**Required task**
Identify each line below containing the string "part" and copy it.

**Information provided**

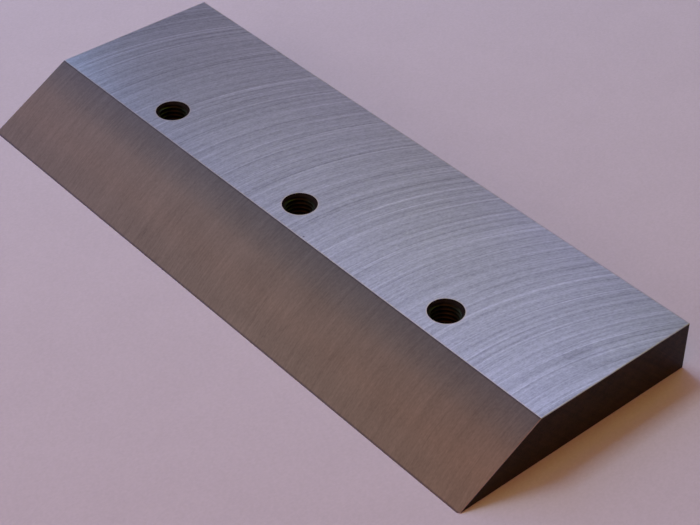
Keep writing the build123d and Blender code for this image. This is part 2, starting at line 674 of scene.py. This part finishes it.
def hang_light(name, azimuth, elevation, width, height, watts):
    """A soft light turned to face the knife; azimuth is counted from +X towards +Y.

    The watts are those of its red, green and blue.
    """
    azimuth = math.radians(azimuth)
    elevation = math.radians(elevation)
    level = math.cos(elevation)
    away = Vector((math.cos(azimuth) * level, math.sin(azimuth) * level, math.sin(elevation)))
    bpy.ops.object.light_add(
        type="AREA",
        location=away * lamp_distance,
        rotation=away.to_track_quat("Z", "Y").to_euler(),
    )
    lamp = bpy.context.object
    lamp.name = name
    lamp.data.shape = "RECTANGLE"
    lamp.data.size = width
    lamp.data.size_y = height
    lamp.data.energy = max(watts)
    lamp.data.color = [part / max(watts) for part in watts]


hang_light("window_top", 181, 62, 0.42, 0.42, (4.69, 6.74, 7.14))
hang_light("window", 165, 41, 0.45, 0.9, (2.18, 3.42, 5.83))
hang_light("window_front", 190, 36, 0.5, 0.5, (0.22, 0.2, 0.22))
hang_light("window_back", 145, 44, 0.4, 0.4, (0.05, 0.06, 0.31))
hang_light("wall", 133, 48, 0.5, 0.5, (0.67, 0.69, 0.65))
hang_light("wall_side", 108, 54, 0.7, 0.5, (0.0, 0.02, 1.55))
hang_light("front_low", 250, 20, 2.0, 0.9, (5.6, 5.6, 5.0))
hang_light("front_wide", 250, 28, 2.6, 1.4, (2.27, 1.19, 1.1))
hang_light("front_side", 215, 24, 1.6, 1.1, (0.0, 0.0, 0.4))
hang_light("front_high", 225, 40, 0.7, 0.7, (0.33, 0.35, 0.22))
hang_light("lamp_back", 85, 62, 0.5, 0.5, (2.23, 2.62, 0.0))
hang_light("lamp_front", 310, 60, 1.0, 1.0, (3.38, 0.6, 0.0))

world = bpy.data.worlds.new("room")
bpy.context.scene.world = world
world.use_nodes = True
room_light = world.node_tree
sky = room_light.nodes.new("ShaderNodeTexCoord")
sky_height = room_light.nodes.new("ShaderNodeSeparateXYZ")
walls = room_light.nodes.new("ShaderNodeValToRGB")
walls.color_ramp.interpolation = "EASE"
for element, (height, colour) in zip(walls.color_ramp.elements, room_colours):
    element.position = height
    element.color = (*colour, 1)
room_light.links.new(sky.outputs["Generated"], sky_height.inputs["Vector"])
room_light.links.new(sky_height.outputs["Z"], walls.inputs["Fac"])
room_light.links.new(walls.outputs["Color"], room_light.nodes["Background"].inputs["Color"])
bpy.context.scene.view_settings.view_transform = "Standard"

**Task output**
Keep writing the build123d and Blender code for this image. This is part 2, starting at line 674 of scene.py. This part finishes it.
    lamp.data.color = [part / max(watts) for part in watts]